---------- Source data

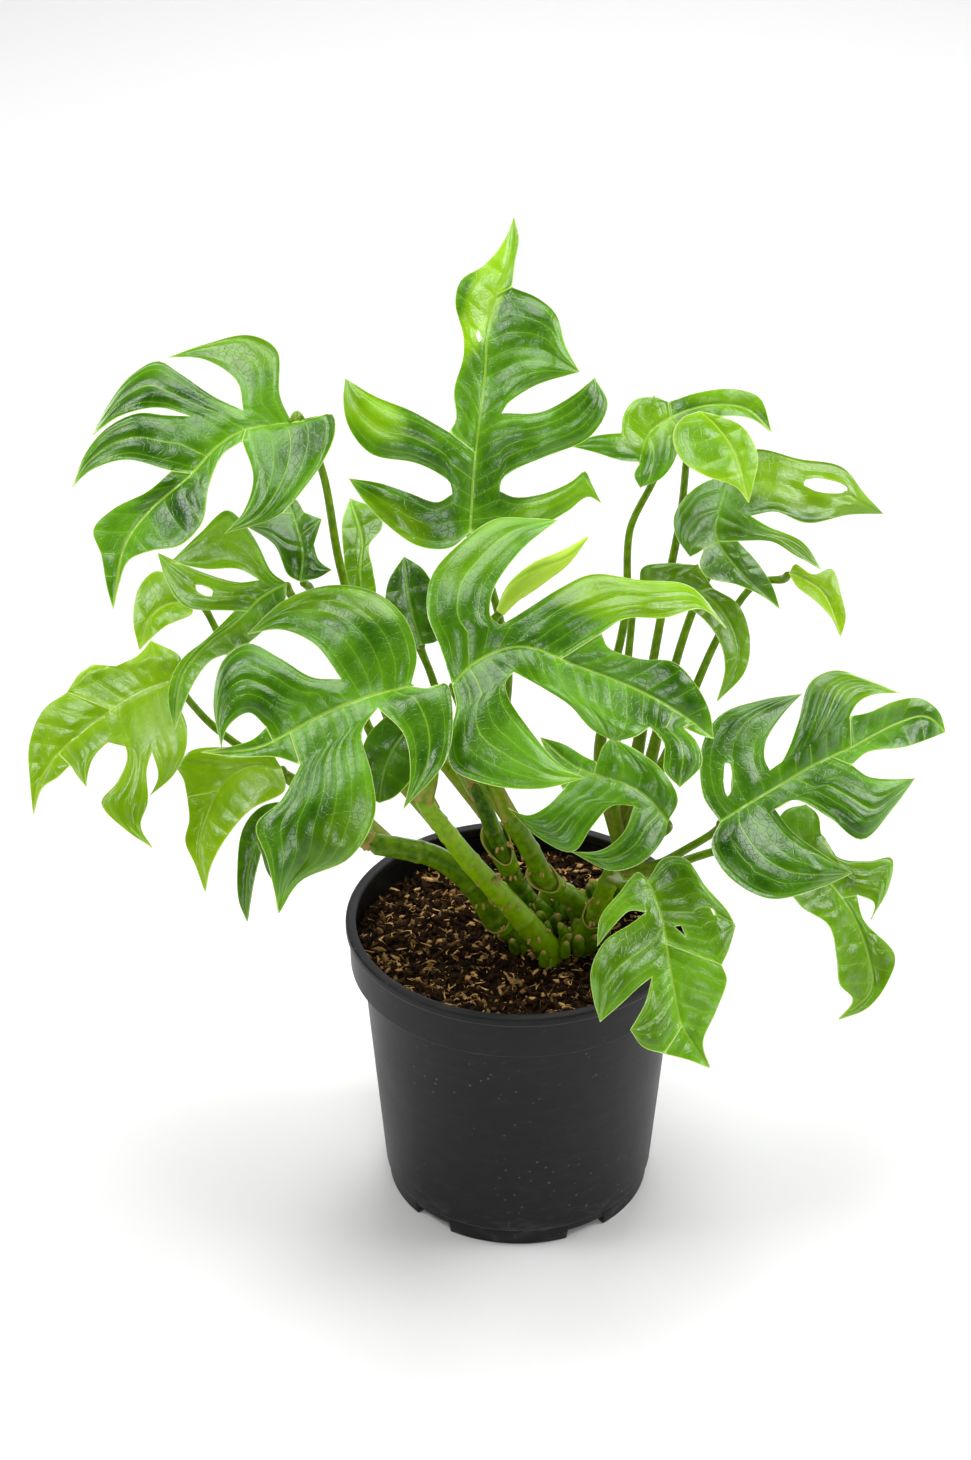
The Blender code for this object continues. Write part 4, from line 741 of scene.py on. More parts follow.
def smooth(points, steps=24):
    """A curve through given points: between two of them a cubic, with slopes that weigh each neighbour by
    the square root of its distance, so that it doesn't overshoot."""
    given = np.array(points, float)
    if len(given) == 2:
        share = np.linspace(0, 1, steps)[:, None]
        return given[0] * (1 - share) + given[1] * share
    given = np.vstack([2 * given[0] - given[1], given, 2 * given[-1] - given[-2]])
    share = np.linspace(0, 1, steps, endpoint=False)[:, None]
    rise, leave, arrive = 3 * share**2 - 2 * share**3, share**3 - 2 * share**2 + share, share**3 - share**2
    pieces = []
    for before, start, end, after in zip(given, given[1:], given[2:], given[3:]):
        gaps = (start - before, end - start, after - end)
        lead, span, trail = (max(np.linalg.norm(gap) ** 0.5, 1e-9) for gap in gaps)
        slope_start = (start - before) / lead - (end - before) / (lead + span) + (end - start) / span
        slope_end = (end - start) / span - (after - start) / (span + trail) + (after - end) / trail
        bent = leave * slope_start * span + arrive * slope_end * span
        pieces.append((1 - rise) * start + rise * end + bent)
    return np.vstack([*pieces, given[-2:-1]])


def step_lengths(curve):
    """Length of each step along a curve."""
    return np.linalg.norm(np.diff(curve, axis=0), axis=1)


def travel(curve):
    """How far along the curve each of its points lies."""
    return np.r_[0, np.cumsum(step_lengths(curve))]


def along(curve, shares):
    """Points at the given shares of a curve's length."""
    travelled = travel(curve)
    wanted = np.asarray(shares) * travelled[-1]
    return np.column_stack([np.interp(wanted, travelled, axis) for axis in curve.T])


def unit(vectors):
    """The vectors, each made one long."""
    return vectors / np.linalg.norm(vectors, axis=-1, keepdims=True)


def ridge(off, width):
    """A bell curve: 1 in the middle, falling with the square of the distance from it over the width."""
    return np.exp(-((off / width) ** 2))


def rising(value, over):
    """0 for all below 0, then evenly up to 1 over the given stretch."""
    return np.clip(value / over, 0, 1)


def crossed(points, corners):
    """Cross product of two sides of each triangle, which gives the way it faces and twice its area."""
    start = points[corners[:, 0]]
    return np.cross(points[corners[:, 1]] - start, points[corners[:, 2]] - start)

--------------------
---------- Source data

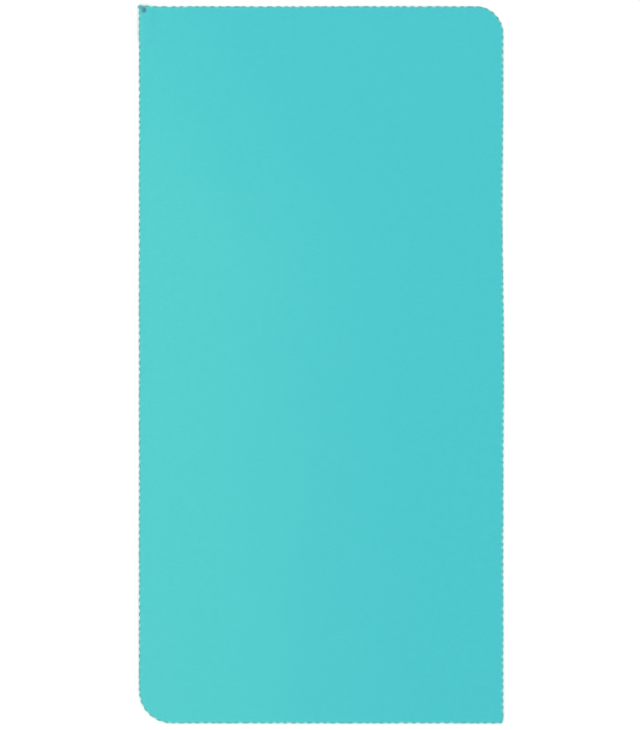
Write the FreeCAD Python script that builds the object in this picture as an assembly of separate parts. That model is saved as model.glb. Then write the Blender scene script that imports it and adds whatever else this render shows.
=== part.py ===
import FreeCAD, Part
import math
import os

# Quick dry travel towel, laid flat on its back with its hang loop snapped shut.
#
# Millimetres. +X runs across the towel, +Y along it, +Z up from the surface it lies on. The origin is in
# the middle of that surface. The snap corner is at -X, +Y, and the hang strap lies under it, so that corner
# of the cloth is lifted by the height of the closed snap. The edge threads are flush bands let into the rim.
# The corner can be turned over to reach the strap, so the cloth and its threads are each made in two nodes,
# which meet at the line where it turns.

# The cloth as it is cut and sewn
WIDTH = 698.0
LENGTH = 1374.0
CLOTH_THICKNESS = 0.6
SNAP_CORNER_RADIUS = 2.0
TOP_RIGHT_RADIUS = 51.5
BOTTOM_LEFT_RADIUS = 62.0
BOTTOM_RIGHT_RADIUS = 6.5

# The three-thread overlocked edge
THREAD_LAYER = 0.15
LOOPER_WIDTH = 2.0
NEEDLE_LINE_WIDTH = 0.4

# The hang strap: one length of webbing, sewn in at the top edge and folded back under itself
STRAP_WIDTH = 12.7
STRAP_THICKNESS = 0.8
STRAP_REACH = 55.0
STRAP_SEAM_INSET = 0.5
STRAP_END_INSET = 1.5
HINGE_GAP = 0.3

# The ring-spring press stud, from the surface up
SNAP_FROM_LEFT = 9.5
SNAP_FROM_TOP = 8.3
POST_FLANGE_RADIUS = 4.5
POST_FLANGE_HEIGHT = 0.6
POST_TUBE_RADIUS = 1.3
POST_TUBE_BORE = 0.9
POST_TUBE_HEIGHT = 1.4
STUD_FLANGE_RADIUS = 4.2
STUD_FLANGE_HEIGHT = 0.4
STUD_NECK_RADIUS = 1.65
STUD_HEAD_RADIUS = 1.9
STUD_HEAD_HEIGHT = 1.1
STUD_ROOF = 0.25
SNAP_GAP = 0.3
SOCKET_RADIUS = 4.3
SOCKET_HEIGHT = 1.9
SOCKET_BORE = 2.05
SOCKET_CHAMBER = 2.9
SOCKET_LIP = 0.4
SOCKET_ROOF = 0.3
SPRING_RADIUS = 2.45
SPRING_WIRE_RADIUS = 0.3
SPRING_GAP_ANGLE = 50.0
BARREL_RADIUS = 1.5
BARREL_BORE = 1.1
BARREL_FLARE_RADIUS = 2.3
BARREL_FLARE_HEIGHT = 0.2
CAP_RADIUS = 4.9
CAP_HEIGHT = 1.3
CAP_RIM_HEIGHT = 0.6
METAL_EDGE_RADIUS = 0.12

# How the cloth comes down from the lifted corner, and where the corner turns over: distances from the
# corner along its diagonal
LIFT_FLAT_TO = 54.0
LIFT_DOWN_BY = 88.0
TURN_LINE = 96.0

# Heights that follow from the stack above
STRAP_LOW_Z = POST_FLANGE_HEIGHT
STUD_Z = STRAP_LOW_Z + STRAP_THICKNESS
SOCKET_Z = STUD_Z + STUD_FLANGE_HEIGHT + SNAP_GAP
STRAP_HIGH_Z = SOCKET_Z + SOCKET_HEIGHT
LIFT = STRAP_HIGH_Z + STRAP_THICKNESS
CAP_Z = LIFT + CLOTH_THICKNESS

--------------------

What to work on: Repeat the entries above verbatim, but only from the line that has "Write the FreeCAD" down to the line that has "HINGE_GAP = 0.3", inclusive.

Final result:
Write the FreeCAD Python script that builds the object in this picture as an assembly of separate parts. That model is saved as model.glb. Then write the Blender scene script that imports it and adds whatever else this render shows.
=== part.py ===
import FreeCAD, Part
import math
import os

# Quick dry travel towel, laid flat on its back with its hang loop snapped shut.
#
# Millimetres. +X runs across the towel, +Y along it, +Z up from the surface it lies on. The origin is in
# the middle of that surface. The snap corner is at -X, +Y, and the hang strap lies under it, so that corner
# of the cloth is lifted by the height of the closed snap. The edge threads are flush bands let into the rim.
# The corner can be turned over to reach the strap, so the cloth and its threads are each made in two nodes,
# which meet at the line where it turns.

# The cloth as it is cut and sewn
WIDTH = 698.0
LENGTH = 1374.0
CLOTH_THICKNESS = 0.6
SNAP_CORNER_RADIUS = 2.0
TOP_RIGHT_RADIUS = 51.5
BOTTOM_LEFT_RADIUS = 62.0
BOTTOM_RIGHT_RADIUS = 6.5

# The three-thread overlocked edge
THREAD_LAYER = 0.15
LOOPER_WIDTH = 2.0
NEEDLE_LINE_WIDTH = 0.4

# The hang strap: one length of webbing, sewn in at the top edge and folded back under itself
STRAP_WIDTH = 12.7
STRAP_THICKNESS = 0.8
STRAP_REACH = 55.0
STRAP_SEAM_INSET = 0.5
STRAP_END_INSET = 1.5
HINGE_GAP = 0.3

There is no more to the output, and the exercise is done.